When policy-makers started thinking about the issues they should explore back in 2017, the emphasis was on whether there might be a better way to set interest rates than targeting an annual two-per-cent increase in the CPI, the Bank of Canada’s approach since the early 1990s.
"It’s critical that we measure inflation as accurately as possible so Canadians have confidence in our target", said Carolyn Wilkins.
That work is coming along. Rhys Mendes, the central bank’s managing director of international economic analysis, presented at a virtual conference on Aug. 26 an overview of preliminary results of the “horse race” officials are conducting between a set of popular theories on how central banks should conduct monetary policy.
So far, the current regime is performing well. Adding an employment goal to the inflation target also produces positive outcomes, as does a framework that attempts to achieve an average rate of inflation over a longer period of time. Mendes had fewer positive things to say about two other approaches that are popular with academics: price-level targeting, which would require setting interest rates to achieve a specific increase in the CPI rather than a rate of change; and the idea that central banks should target a certain change in nominal gross domestic product.
To be sure, the Bank of Canada’s research so far detects only marginal differences between all the approaches. “I’m not sure the gains would justify shifting away from the current mandate,” said Mendes, who early in his presentation made clear that he was speaking for himself and not Governor Tiff Macklem, Wilkins and the other members of the Governing Council.
The research is primarily based on models, including some that attempt to forecast how the various regimes would affect income inequality. But the Bank of Canada’s economists aren’t relying entirely on their mathematical prowess and the power of their computers. They also conducted human trials in which they explained the various policy regimes in detail and then gave subjects $25 to spend. The idea was to observe what actual people would do with real money based on their sense of how inflation would eat away at their present wealth. The result: mostly irrational behaviour, as participants tended to be more persuaded by “trends” than the calculations of central bankers and statisticians, among other things.

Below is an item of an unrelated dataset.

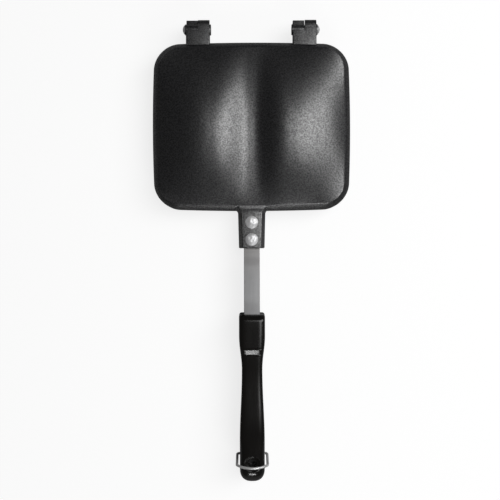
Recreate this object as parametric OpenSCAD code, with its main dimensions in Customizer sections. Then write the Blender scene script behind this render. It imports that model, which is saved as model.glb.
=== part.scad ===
// Double pie iron for toasted sandwiches: two identical cast plates on a two-knuckle hinge,
// a steel strap and a moulded grip on each, and a wire bail that locks the grips together.
// Millimetres. +Y points to the hinge, +X to the right, +Z up. The iron lies closed on its lower
// plate. The origin is at the middle of its length and width, on the surface it lies on.
// Everything is drawn as an upper half above the parting plane. The lower half is the same
// half turned over about the long axis.

/* [Plates] */
// Width of a plate across its bowed sides
plate_w = 155; // [148:1:166]
// Length of a plate between its bowed ends
plate_l = 132; // [126:1:142]
// Radius of the plate's corners
plate_r = 19.5; // [16:0.5:24]
// How far each side of a plate bows out at its middle
side_bow = 1.8; // [1:0.1:2.6]
// Height of the upright rim wall above the parting plane
rim_wall_h = 3.4; // [3:0.1:4.4]
// Height of the rim's upper edge, where the shoulder ends
rim_edge_h = 7.5; // [7:0.1:8.2]
// Width of the steep shoulder between the wall and the rim's edge
shoulder_w = 3.8; // [3.4:0.1:5]
// Width of the rim face that meets the other plate
rim_face_w = 3.4; // [3:0.1:4.2]
// Thickness of the cast wall
wall_t = 2.7; // [2.3:0.1:3.1]

/* [Domes] */
// Height of the two peaks above the parting plane
peak_h = 20.5; // [18:0.5:24]
// Distance of each peak from the middle of the plate
peak_x = 33; // [30:0.5:36]
// Height of the valley between the domes above the rim's edge, at the middle of the plate
valley_rise = 5.6; // [4:0.2:8]
// Distance from the middle of the plate over which the valley's floor is rounded
valley_round = 11; // [9:0.5:14]
// Height of the dividing ridge inside, above the parting plane
ridge_h = 1.6; // [1.2:0.1:2.6]
// Width of the dividing ridge inside
ridge_w = 12; // [10:0.5:14]

/* [Hinge] */
// Distance of each hinge bracket from the middle of the plate
bracket_x = 42; // [36:0.5:46]
// Width of a bracket, which is two knuckles side by side
bracket_w = 18.4; // [16:0.2:22]
// Distance from the plate's end to the hinge axis
hinge_gap = 11; // [10:0.2:14]
// Reach of a knuckle past the hinge axis
knuckle_reach = 7.6; // [7:0.1:8.6]
// Height of a lug's top above the parting plane
lug_h = 5.2; // [5:0.1:5.6]
// Radius of a knuckle's barrel
barrel_r = 4; // [3.6:0.1:4.2]
// Radius of the round boss on a knuckle's side
boss_r = 4.2; // [3.9:0.1:4.6]
// Angle to which the iron opens before the knuckles meet the lugs, in degrees
open_angle = 100; // [94:1:108]
// Height of the boss on a knuckle's side
boss_h = 1; // [0.6:0.1:1.4]
// Radius of a hinge pin
pin_r = 2.2; // [1.8:0.1:2.5]
// Radius of a hinge pin's head
pin_head_r = 3.7; // [3.4:0.1:4.2]
// Height of a hinge pin's head
pin_head_h = 1.8; // [1.2:0.1:2.4]

/* [Neck and strap] */
// Length of the neck that holds the strap
neck_l = 29.5; // [28:0.5:36]
// Width of the neck's foot where it leaves the plate
neck_root_w = 21.6; // [20.4:0.2:24]
// Width of the neck's foot at its end
neck_end_w = 20.2; // [19.6:0.2:22]
// Draft of each side of the neck, from foot to top
neck_draft = 2.3; // [1.6:0.1:2.6]
// Height of the neck's top above the parting plane
neck_h = 6.9; // [6.6:0.1:7.3]
// Thickness of the neck over the strap
neck_t = 2.8; // [2.4:0.1:3]
// Width of the steel strap
strap_w = 12.4; // [11:0.2:13]
// Thickness of the steel strap
strap_t = 2; // [1.6:0.1:2.2]
// Length of the strap that shows between neck and grip
strap_free_l = 51.5; // [40:0.5:70]
// How far the strap rises between neck and grip
strap_rise = 2.6; // [2:0.1:3.6]
// Length over which the strap rises
strap_rise_l = 12; // [9:0.5:16]
// Distance from the neck's end to the start of the strap's rise
strap_rise_gap = 4.5; // [3:0.5:8]
// Depth to which the strap's full width enters the grip
shoulder_in = 8; // [6:0.5:14]
// Width of the strap's tang inside the grip
tang_w = 8; // [6:0.2:8.6]
// Length of the tang, measured from the grip's front
tang_l = 96; // [80:1:102]

/* [Rivets] */
// Distance of the first rivet from the plate's end
rivet_gap = 9.2; // [8:0.2:10]
// Distance between the two rivets
rivet_pitch = 13.5; // [12:0.5:14.5]
// Radius of a rivet's shank
rivet_r = 2.4; // [2:0.1:2.8]
// Radius of a rivet's outer head
rivet_head_r = 5; // [4.2:0.1:5.4]
// Height of a rivet's outer head
rivet_head_h = 1.5; // [1:0.1:2]
// Radius of a rivet's closed end under the strap
rivet_tail_r = 4; // [3.4:0.1:4.8]
// Height of a rivet's closed end under the strap
rivet_tail_h = 1; // [0.7:0.1:1.2]

/* [Grips] */
// Length of a grip
grip_l = 131.5; // [124:0.5:140]
// Width of the collar at the grip's front
collar_w = 20.2; // [18.5:0.1:22]
// Width of the grip's waist
waist_w = 16; // [15:0.1:18]
// Width of the grip's rear
butt_w = 19.4; // [18:0.1:20.4]
// Height of the collar's top above the parting plane
collar_h = 16.4; // [15.5:0.1:18]
// Height of the waist's top above the parting plane
waist_h = 12.9; // [12.4:0.1:14]
// Height of the rear's top above the parting plane
butt_h = 15.2; // [14.4:0.1:15.6]
// Length of the collar up to the thumb step
collar_l = 27; // [24:0.5:32]
// Length of the thumb step's slope
step_l = 4.8; // [3.5:0.1:7]
// Distance from the grip's front at which it starts to narrow
taper_at = 16; // [10:0.5:24]
// Distance from the grip's front to its waist
waist_at = 43; // [38:0.5:52]
// Distance from the grip's front at which its rear is full
butt_at = 100; // [84:0.5:106]
// Length of the bevel on the collar's front
bevel_l = 5; // [3:0.5:8]
// Drop of the bevel on the collar's front
bevel_drop = 2.6; // [1.6:0.1:3]
// Rounding of the collar's front edge
collar_round = 1.6; // [1:0.1:2]
// Length over which a grip's rear end is rounded, seen from above
butt_round = 11; // [8:0.5:14]
// Half the gap between the two grips when the iron is closed
grip_gap = 0.8; // [0.5:0.1:1.2]
// Radius of the hanging hole through each grip
hang_r = 3; // [2.4:0.1:3.6]
// Radius of the dish round the hanging hole
dish_r = 5.8; // [4.8:0.1:6.2]
// Depth of the dish round the hanging hole
dish_h = 1.6; // [1.2:0.1:2.2]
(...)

Wilkins pledged to make the CPI more believable. The central bank and Statistics Canada already are working on an alternate inflation measure that has re-weighted the items in the CPI basket to reflect current spending patterns. Last month, the Bank of Canada said the alternate calculations suggested inflation was a little hotter than the official reading, but not so much so that it was ready to abandon the CPI.
At least not yet.
“Last year during our consultations, we heard loud and clear that the measure of inflation needed to be considered,” Wilkins said. “This work continues now at an accelerated pace,” she added. “It’s critical that we measure inflation as accurately as possible so Canadians have confidence in our target; and we must address public perceptions in our analysis and communications.”